Governor Wes Moore’s initiative will pardon over 175,000 convictions for cannabis possession or drug paraphernalia, though these pardons won’t permanently remove these offenses from people’s criminal records.

Across the U.S., efforts to address old marijuana convictions have resulted in about 2.5 million expungements and pardons, according to NORML, a group advocating for legalized marijuana. Despite this progress, the number represents only a small fraction of the over 30 million Americans arrested for marijuana at the state or local level in the past half-century.

Wes Moore signs an executive order to issue more than 175,000 pardons for marijuana convictions (Via Jake Simmons)

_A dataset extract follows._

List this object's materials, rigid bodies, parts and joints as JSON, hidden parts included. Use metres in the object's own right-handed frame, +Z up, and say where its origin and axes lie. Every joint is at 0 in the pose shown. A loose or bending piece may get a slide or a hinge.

Pardons restore civil rights like voting and gun ownership, while expungements completely erase convictions, enabling access to federal college aid, public housing eligibility, and participation in children’s school activities. Few executive officials, including governors and mayors, have executed broad pardons similar to Maryland’s, also seen in Massachusetts, Nevada, Oregon, Birmingham, Alabama, and Kansas City, Missouri.

President Joe Biden has issued multiple rounds of pardons for possession on federal lands or in Washington, D.C., although the exact number covered remains unclear. Those pardoned must apply for a certificate to confirm their status; so far, just over 200 individuals have done so under Biden’s pardon.

Expungements typically require court orders mandated by law, though Oregon includes these with pardons, and Maryland’s approach simplifies the expungement process.